Denmark, which is run by a left-wing political party, certainly sits there and says, “How does our nation feel about certain subjects?” So let’s say for instance, immigration, which is a major issue in the book—it’s about a third of the book. Denmark, when their liberal org party, when the left-wing party came into power, they kept most of what the right-wing party had pursued on immigration. It was this year that they announced that they actually had fewer refugees from Syria than the year before. And the left-wing party of Denmark said that was a great thing because they’re going home now because their home is more stable.

Same thing with the Liberal Party, the right-wing Liberal Party, in Australia. They have made it so immigrants cannot immediately settle into overpopulated parts of cities, which would drive up rent prices on the native population. They’re at least thinking about the concerns of the native population in a way that most neoliberal leaders never have for the last few decades.

Mr. Jekielek: What is the significance of the rise of the CCP as you describe it?

Mr. Girdusky: The Chinese Communist Party imposed the biggest threat to what has been Pax Americana, which has been peace throughout the world because of the United States. I think it is the fault of the West and of Western leaders and of neoliberal leaders to believe that normalizing trade relations with China, with the Chinese Communist government would ultimately make them more Western. That just never happened. They never intended for that to ever happen. And it’s the fault in their ideology that they believe they can impose Western beliefs through cheap televisions.

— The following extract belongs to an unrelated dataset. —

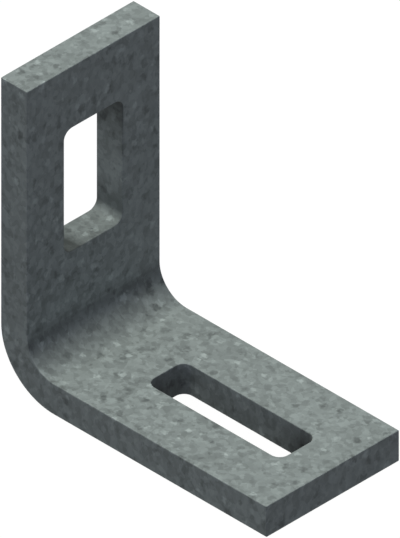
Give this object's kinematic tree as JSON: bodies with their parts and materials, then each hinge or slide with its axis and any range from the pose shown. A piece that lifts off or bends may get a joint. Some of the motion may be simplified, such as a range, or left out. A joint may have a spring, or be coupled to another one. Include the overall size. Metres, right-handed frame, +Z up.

China is not Angola. It’s not Chile, it’s not France, it’s not Canada, it’s not a normal trading partner. They absolutely want to become the world’s global superpower of the 21st century. And if America crumbles from the inside, they certainly will be. And they will outpace us on our manufacturing, on our education, on our technology, on our military. And we will be a falling Tower of Babel. People who don’t believe in the same things don’t identify the same way, they scream about victimhood and privilege all day long. And we’ll have people that, a small minority at the very, very top and a lot of people at the very, very bottom.

And I think that they would love us to see our future look more like Brazil’s than like our own past, and I think that that’s why they pose the largest and the greatest threat to not only the United States, but I think nationalist governments around the entire world. They want to rule the world. It’s very clear on their intent.

Mr. Jekielek: In the US, you describe President Donald Trump as the face of national populism. But you actually say that this is something much bigger than just this big personality.

Mr. Girdusky: Yes, it predates him. I say that the most recent reincarnation of populism, especially right-wing populism, started in 1998 with Viktor Orban when he came to power. In 1999, the Swiss People’s Party, which is still in power, so is Orban. Danish People’s Party was in 2001. And it increased slowly for two decades, but unnoticed.

It was only when Trump won that everyone sat there and said, “What’s going on?” And then Bolsonaro came, and Modi manifested himself into a Hindu nationalist in India. And people realized they were losing control, and that’s when they had a—and Brexit, obviously, had just happened as well—and that’s when they had the freak out, when they couldn’t, it wasn’t just Central Europe that was having questions of liberalism. And Trump is certainly not the perfect incarnation of national populism. He doesn’t deliver on it. He’s still made many concessions to liberals and neoliberals in his own administration. But he is the probably most fitting for it, as far as American politicians currently are, as far as ones that have gotten elected to high office.

Mr. Jekielek: So this isn’t going away.

Mr. Girdusky: No, I don’t think so. We have major elections coming, not only with the American election. Once again, there’s more to an election than just philosophy. If we were just doing a philosophical test of what do you believe should be happening on policy issues, we’d have much different election results than who do you want to have a beer with, which is what a lot of people sit there and have a conversation about.

But we are going to see, even if Trump loses, we are going to see an election in Italy coming up, where they’re trying to prosecute Salvini so that way he cannot become Prime Minister, but he very well may likely, or his party may likely in Italy. You’re seeing an election in Sweden coming up in a few years with the Swedish Democrats coming close to the first place. And I think you may have referendum over Italian membership in the EU coming up very quickly, not to mention the rise of national parties throughout South America, and to see what happens in a post-Trudeau Canada during the next election.

So this is absolutely not going away. And these concerns are not going away. As long as there’s the rise of the CCP and questions over the issues of prosperity for the working class, and the issue over mass immigration and national identity, we will have these issues manifest and grow larger. Eventually, people are going to sit there and say to themselves, “What does it mean to be French or to be Italian or to be American? How does the economy benefit people without a college degree or access? People who happen to just be born in parts of this country that aren’t advantageous to them? Why, in those rich Western democracies in America, why do we have multi-generational poverty?”

Martin Luther King launched his march against poverty in 1960 Mississippi and that county, that town he launched in, is still one of the poorest places in the entire United States 60 years later. Why are these things not changing when we are constantly hearing the people who are promoting neoliberalism saying that things have never been better? Well, they’re getting better for some people, and they’re getting really good for some people. But for a lot of people, things are not good at all, and in fact, are getting worse.

And why in a nation that brought us everything from the automobile to cheap food and fast cars and everything to make life happy, why are people dying of despair? I think these are fundamental questions that have not changed, and once they are, and as long as they are going unanswered or ignored by the ruling elite, I think that they will be getting bigger and those voices will be getting louder.

Mr. Jekielek: Ryan, such a pleasure to have you.

Mr. Girdusky: Thanks for having me.

This interview has been edited for clarity and brevity.